> _Data block_

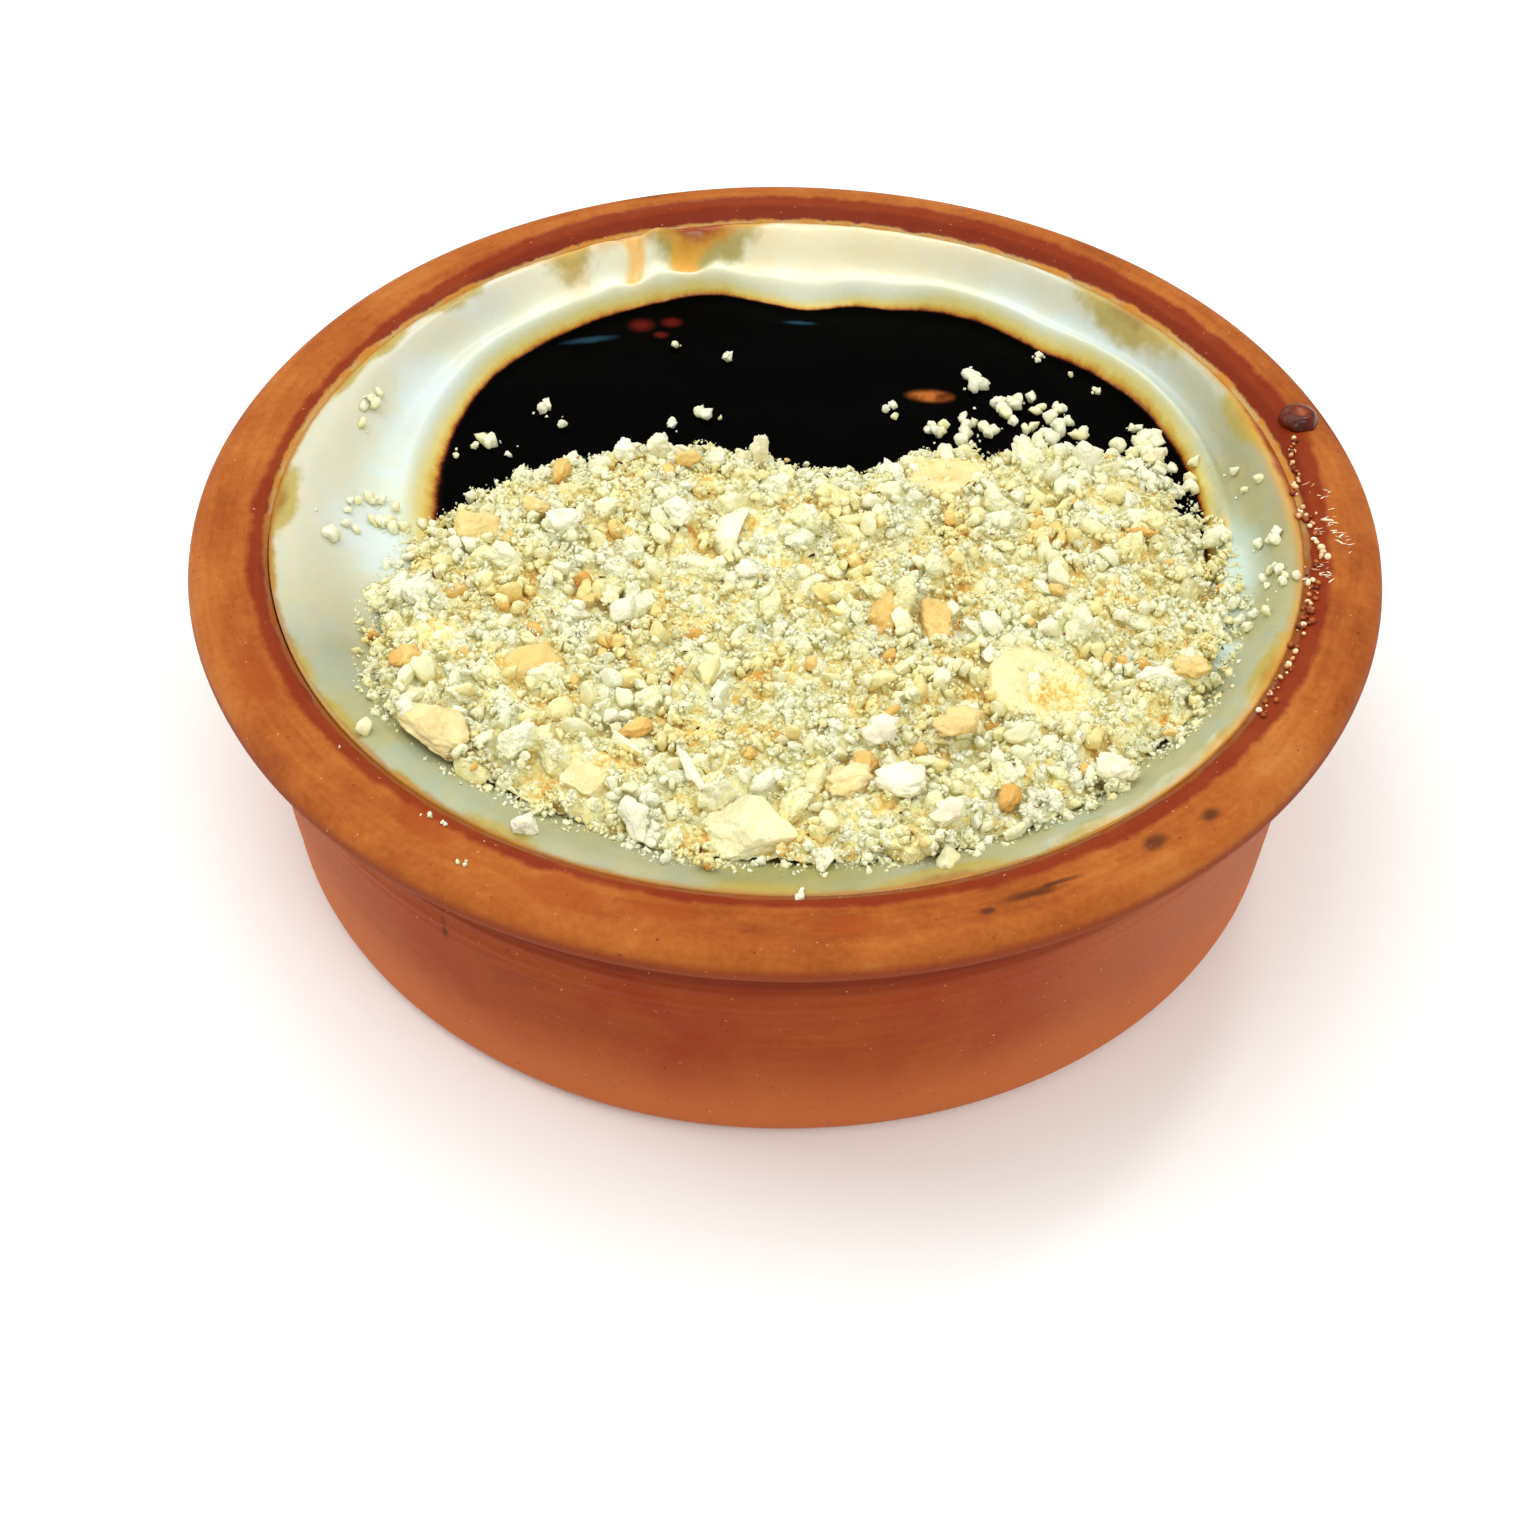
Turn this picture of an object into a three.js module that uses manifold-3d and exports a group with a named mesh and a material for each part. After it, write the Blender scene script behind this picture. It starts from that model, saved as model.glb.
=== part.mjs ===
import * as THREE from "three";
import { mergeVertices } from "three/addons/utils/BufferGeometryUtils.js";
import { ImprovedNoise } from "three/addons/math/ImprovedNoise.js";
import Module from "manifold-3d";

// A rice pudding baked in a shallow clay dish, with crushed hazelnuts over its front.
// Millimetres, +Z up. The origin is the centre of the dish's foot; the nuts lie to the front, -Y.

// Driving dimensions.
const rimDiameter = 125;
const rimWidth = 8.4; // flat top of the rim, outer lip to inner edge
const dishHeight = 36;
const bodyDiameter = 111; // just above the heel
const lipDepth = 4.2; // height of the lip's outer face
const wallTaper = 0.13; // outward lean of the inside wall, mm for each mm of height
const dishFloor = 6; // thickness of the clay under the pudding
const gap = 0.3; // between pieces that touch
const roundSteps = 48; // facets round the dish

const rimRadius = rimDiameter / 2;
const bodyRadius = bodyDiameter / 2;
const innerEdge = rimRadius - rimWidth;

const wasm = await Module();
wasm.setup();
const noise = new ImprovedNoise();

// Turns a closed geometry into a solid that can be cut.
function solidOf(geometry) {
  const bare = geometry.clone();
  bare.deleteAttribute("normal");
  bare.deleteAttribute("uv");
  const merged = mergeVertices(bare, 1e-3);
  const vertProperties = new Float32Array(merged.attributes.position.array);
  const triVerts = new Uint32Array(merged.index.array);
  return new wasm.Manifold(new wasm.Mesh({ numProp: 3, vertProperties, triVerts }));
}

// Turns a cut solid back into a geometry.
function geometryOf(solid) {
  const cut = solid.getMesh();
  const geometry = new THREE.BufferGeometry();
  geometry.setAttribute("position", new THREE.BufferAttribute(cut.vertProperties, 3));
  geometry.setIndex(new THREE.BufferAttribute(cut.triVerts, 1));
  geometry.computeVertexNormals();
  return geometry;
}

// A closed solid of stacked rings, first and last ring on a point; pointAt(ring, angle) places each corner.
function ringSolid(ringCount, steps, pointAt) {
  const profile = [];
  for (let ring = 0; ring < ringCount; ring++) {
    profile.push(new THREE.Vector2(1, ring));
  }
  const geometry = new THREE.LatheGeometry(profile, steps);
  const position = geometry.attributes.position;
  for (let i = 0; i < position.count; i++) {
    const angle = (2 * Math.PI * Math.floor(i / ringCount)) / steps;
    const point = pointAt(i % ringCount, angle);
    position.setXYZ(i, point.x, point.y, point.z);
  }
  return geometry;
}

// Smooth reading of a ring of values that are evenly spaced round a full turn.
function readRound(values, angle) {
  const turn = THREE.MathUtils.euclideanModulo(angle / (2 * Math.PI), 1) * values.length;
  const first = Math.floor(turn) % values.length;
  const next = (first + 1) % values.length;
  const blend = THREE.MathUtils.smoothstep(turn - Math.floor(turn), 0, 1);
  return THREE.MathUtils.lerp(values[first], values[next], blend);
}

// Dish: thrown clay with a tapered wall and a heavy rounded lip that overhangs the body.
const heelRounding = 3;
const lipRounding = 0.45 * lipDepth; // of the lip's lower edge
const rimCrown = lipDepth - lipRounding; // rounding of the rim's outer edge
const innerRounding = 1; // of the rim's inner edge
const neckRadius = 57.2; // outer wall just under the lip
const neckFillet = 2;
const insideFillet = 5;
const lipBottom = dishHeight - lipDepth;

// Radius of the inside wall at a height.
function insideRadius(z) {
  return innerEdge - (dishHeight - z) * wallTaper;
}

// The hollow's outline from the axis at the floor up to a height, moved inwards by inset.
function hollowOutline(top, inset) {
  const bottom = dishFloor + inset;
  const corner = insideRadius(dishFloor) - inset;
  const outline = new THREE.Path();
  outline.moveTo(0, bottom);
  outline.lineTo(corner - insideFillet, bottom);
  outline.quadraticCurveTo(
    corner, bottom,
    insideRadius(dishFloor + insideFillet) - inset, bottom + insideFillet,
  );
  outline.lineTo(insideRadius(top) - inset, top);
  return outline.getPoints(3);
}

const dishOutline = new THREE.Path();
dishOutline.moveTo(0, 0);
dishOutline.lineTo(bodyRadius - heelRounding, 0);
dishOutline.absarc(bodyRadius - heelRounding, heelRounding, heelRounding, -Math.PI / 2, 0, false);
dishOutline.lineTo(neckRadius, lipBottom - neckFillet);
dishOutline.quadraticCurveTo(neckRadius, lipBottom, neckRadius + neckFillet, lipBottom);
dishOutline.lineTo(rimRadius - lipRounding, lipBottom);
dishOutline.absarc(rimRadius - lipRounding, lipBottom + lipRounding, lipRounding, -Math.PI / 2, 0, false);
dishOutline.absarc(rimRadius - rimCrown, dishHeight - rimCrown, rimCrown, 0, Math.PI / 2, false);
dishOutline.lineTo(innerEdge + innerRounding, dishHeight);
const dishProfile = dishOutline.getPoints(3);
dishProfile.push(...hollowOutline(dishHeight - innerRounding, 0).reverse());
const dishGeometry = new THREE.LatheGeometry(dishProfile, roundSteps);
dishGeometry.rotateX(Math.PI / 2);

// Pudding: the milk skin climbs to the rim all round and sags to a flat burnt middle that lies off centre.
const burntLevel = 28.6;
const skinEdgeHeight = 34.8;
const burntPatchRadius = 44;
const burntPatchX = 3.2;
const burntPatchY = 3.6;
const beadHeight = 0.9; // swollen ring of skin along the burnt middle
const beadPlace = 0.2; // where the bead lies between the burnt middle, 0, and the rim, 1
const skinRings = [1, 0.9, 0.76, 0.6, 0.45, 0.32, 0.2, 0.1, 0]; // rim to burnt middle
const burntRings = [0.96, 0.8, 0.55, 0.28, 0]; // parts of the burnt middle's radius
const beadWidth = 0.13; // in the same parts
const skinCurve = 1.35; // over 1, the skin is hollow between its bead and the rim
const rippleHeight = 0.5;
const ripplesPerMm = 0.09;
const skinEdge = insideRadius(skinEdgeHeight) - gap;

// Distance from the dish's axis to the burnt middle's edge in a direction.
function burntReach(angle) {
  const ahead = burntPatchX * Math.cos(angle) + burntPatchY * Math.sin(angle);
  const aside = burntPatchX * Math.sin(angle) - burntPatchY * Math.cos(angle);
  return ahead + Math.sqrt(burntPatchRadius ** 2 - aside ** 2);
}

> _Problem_
Please print exactly what appears from the first line of the data through the line with "the front, -Y.", including both of those lines and nothing past them.

> _Exercise result_
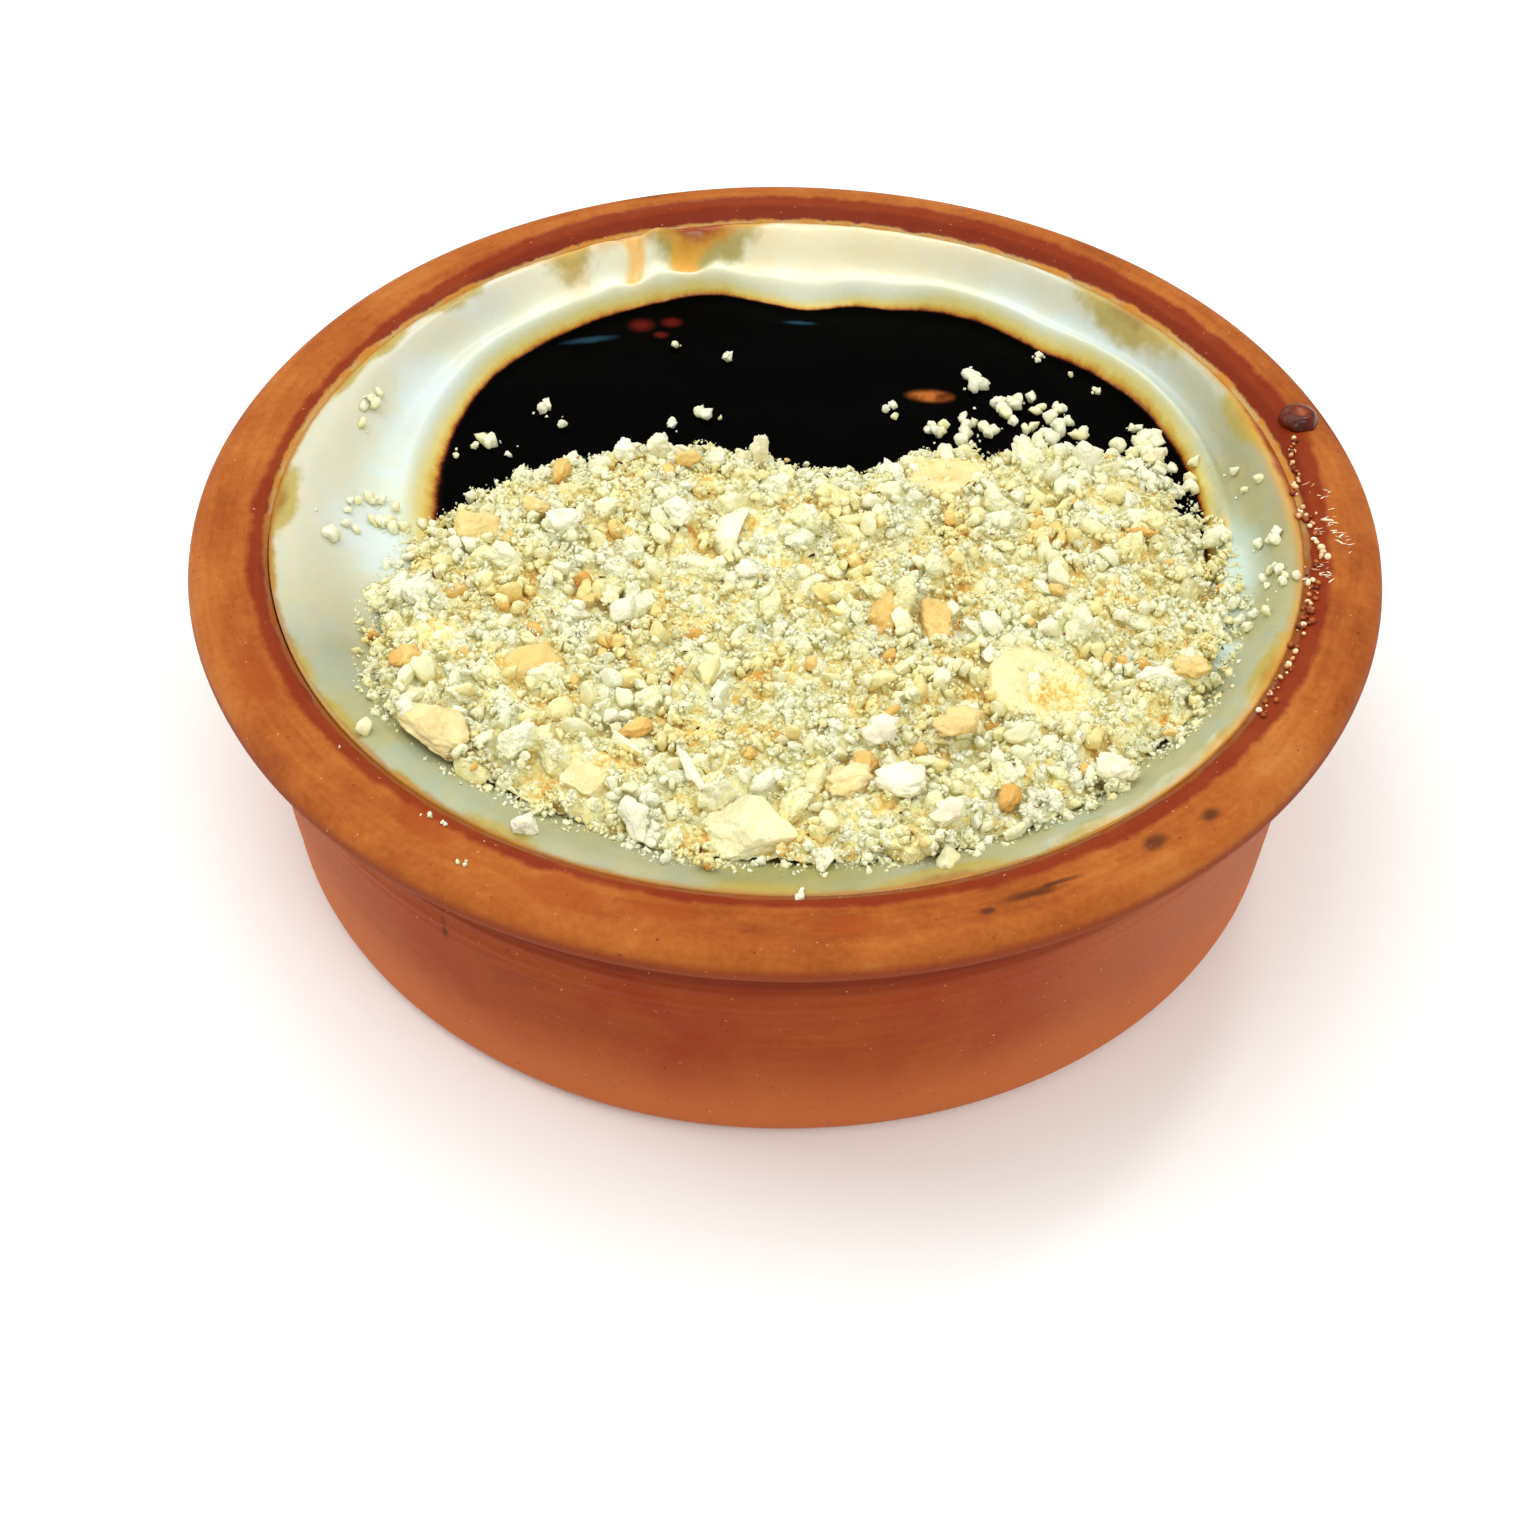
Turn this picture of an object into a three.js module that uses manifold-3d and exports a group with a named mesh and a material for each part. After it, write the Blender scene script behind this picture. It starts from that model, saved as model.glb.
=== part.mjs ===
import * as THREE from "three";
import { mergeVertices } from "three/addons/utils/BufferGeometryUtils.js";
import { ImprovedNoise } from "three/addons/math/ImprovedNoise.js";
import Module from "manifold-3d";

// A rice pudding baked in a shallow clay dish, with crushed hazelnuts over its front.
// Millimetres, +Z up. The origin is the centre of the dish's foot; the nuts lie to the front, -Y.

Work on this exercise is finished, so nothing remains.